Juin 2018

Faculté à conduire

Comment convaincre un patient de ne plus conduire ?

Certaines pathologies ou certains traitements sont susceptibles d’altérer les facultés à conduire. Au cours d’une consultation, le médecin peut ainsi découvrir que l’un de ses patients ne dispose plus de toutes les aptitudes requises pour cette activité. Il doit alors l’informer sur les risques encourus pour lui et pour les tiers et tout mettre en oeuvre pour le convaincre de ne plus conduire.

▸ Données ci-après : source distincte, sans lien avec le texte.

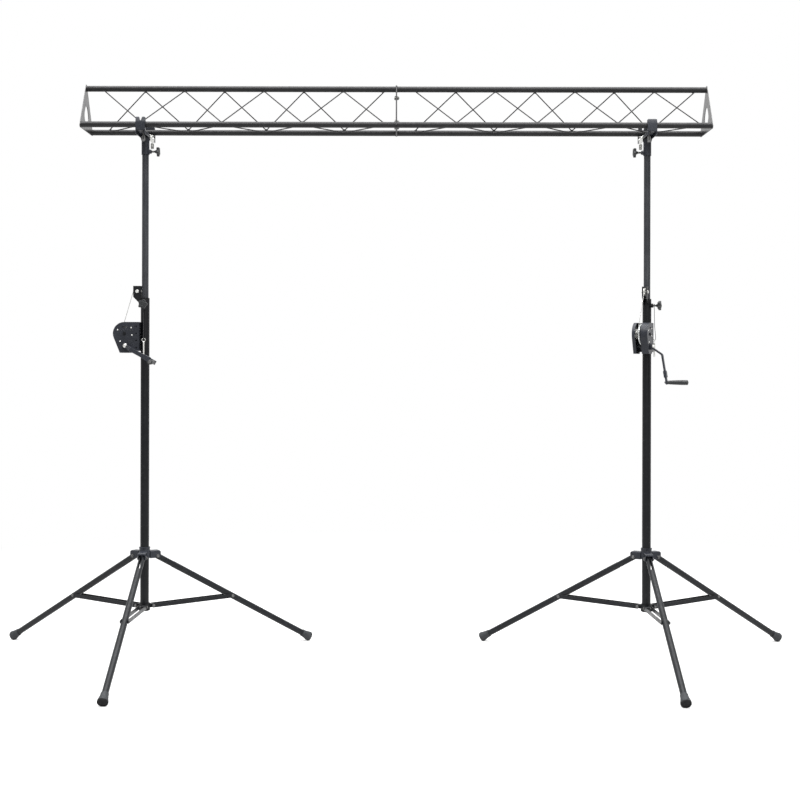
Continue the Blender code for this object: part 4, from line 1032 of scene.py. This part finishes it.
def brace(side, index):
    """Two flat bars from the collar to the leg, and the bolts they turn on."""
    out = LEG_PIVOT[0] + BRACE_ON_LEG * math.sin(LEG_ANGLE) - BRACE_PIVOT[0]
    up = LEG_PIVOT[1] - BRACE_ON_LEG * math.cos(LEG_ANGLE) - BRACE_PIVOT[1]
    length = math.hypot(out, up)
    lean = Matrix.Rotation(-math.atan2(up, out), 4, "Y")
    pivot = shift(BRACE_PIVOT[0], 0, BRACE_PIVOT[1])
    place = about_mast(side, LEG_AZIMUTHS[index]) @ pivot @ lean
    inner = LEG_RADIUS + GAP
    outer = inner + BRACE_BAR
    half = BRACE_HEIGHT / 2
    outline = [*arc((length, 0), half, -90, 90, 12), *arc((0, 0), half, 90, 270, 12)]
    spans = ((inner, outer), (-outer, -inner))
    bars = [(prism(outline, *span, 0.0007, 3), place @ UPRIGHT) for span in spans]
    name = f"brace_{side}_{index}"
    made(f"brace_bars_{side}_{index}", bars, "leg_paint", name, replaces=name)
    bolts = []
    for reach in (0, length):
        here = place @ shift(reach, 0, 0)
        bolts += bolted(here, outer, *BRACE_BOLT)
    bolts.append((bar((0, -outer, 0), (0, outer, 0), BOLT_RADIUS, SMALL), place))
    made(f"brace_bolts_{side}_{index}", bolts, "dark_steel", name)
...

L'association Prévention routière, avec le soutien de la MACSF, sensibilise régulièrement les professionnels de santé sur les risques de la conduite pour leurs patients, à travers notamment des messages de prévention et une brochure disponible en ligne. Comme le rappelle le Dr Thierry Houselstein, directeur médical à la MACSF, « les professionnels de santé sont un maillon essentiel dans la sensibilisation des patients à l’impact de certaines pathologies, addictions, traitements ou états de santé particuliers sur la conduite ». Ils sont souvent les mieux placés pour les informer et les sensibiliser sur les risques encourus, leur entourage n’étant pas toujours écouté ou entendu. Le patient conducteur, âgé ou non, reste pleinement responsable de ses actes, mais s’il est atteint par une affection incompatible avec le maintien de son permis et donc la poursuite de la conduite, il doit se soumettre à un contrôle médical. Tout conducteur doit signaler à l’administration toute pathologie ou handicap susceptible d’avoir des effets négatifs sur sa capacité de conduite. Il doit également prévenir son assureur pour l’informer sur sa pathologie ou son handicap susceptible de modifier les clauses du contrat qu’il a signé.

 

INFORMATION ET SECRET PROFESSIONNEL

L’examen médical du médecin généraliste et l’interrogatoire qui en découle comportent des éléments utiles pour l’appréciation de l’aptitude ou du maintien de l’aptitude à la conduite. Le médecin est ainsi en première ligne : il doit expliquer à son patient les conséquences de sa pathologie ou de son handicap sur la conduite et l’informer des risques assurantiels ou judiciaires en cas d’accident responsable. Il doit l’informer, si besoin, de son obligation, en tant que conducteur, de se soumettre de sa propre initiative à l’examen d’un médecin agréé pour le permis de conduire. Le médecin a un devoir d’information à l’égard de son patient et il lui incombe de prouver qu’il l’a bien informé sur sa pathologie et ses conséquences, notamment au regard des risques pour la conduite.

 

L’information orale n’est pas toujours suffisante et convaincante : il faut consigner ces conseils dans le dossier médical du patient et ne pas hésiter, pour certains cas difficiles, à envoyer au patient, parfois par courrier recommandé, des recommandations écrites. La privation de conduite peut être mal vécue et peut avoir des incidences sociales et économiques, notamment en milieu rural. Elle peut aussi être ressentie comme une privation de liberté, d’autonomie et de reconnaissance, notamment chez une personne âgée. S’il connaît les proches du patient, le médecin peut leur faire part de son inquiétude même s’il reste tenu au secret professionnel dans la mesure où la loi n’a pas prévu d’exception au secret professionnel pour le signalement des conducteurs à risque. Comme le soulignent les auteurs de la brochure , « on peut s’interroger sur la pertinence d’une adaptation des textes sur ce plan, mais l’on observe que la loi oblige un médecin à signaler un patient sportif qui prendrait des produits dopants (nocifs uniquement pour lui-même et pour l’éthique sportive), alors qu’il n’autorise pas le signalement d’un conducteur de car scolaire qui serait diabétique, épileptique ou toxicomane ». Si les effets secondaires de certains traitements peuvent présenter des risques pour la conduite, la pathologie de certains conducteurs (personnes âgées, personnes fragiles…) peut aussi avoir des effets négatifs sur l’aptitude à la conduite. Un médecin peut également être confronté à un patient qui n’a plus de permis mais qui continue à se déplacer avec un véhicule sans permis, non concerné par la réglementation sur l’inaptitude à la conduite. Mais comme le rappelle l’Ordre, « le médecin a le devoir d’attirer l’attention de son patient inapte à la conduite sur les risques d’accidents, toujours réels, qu’il peut créer en conduisant, y compris ce type de véhicules ».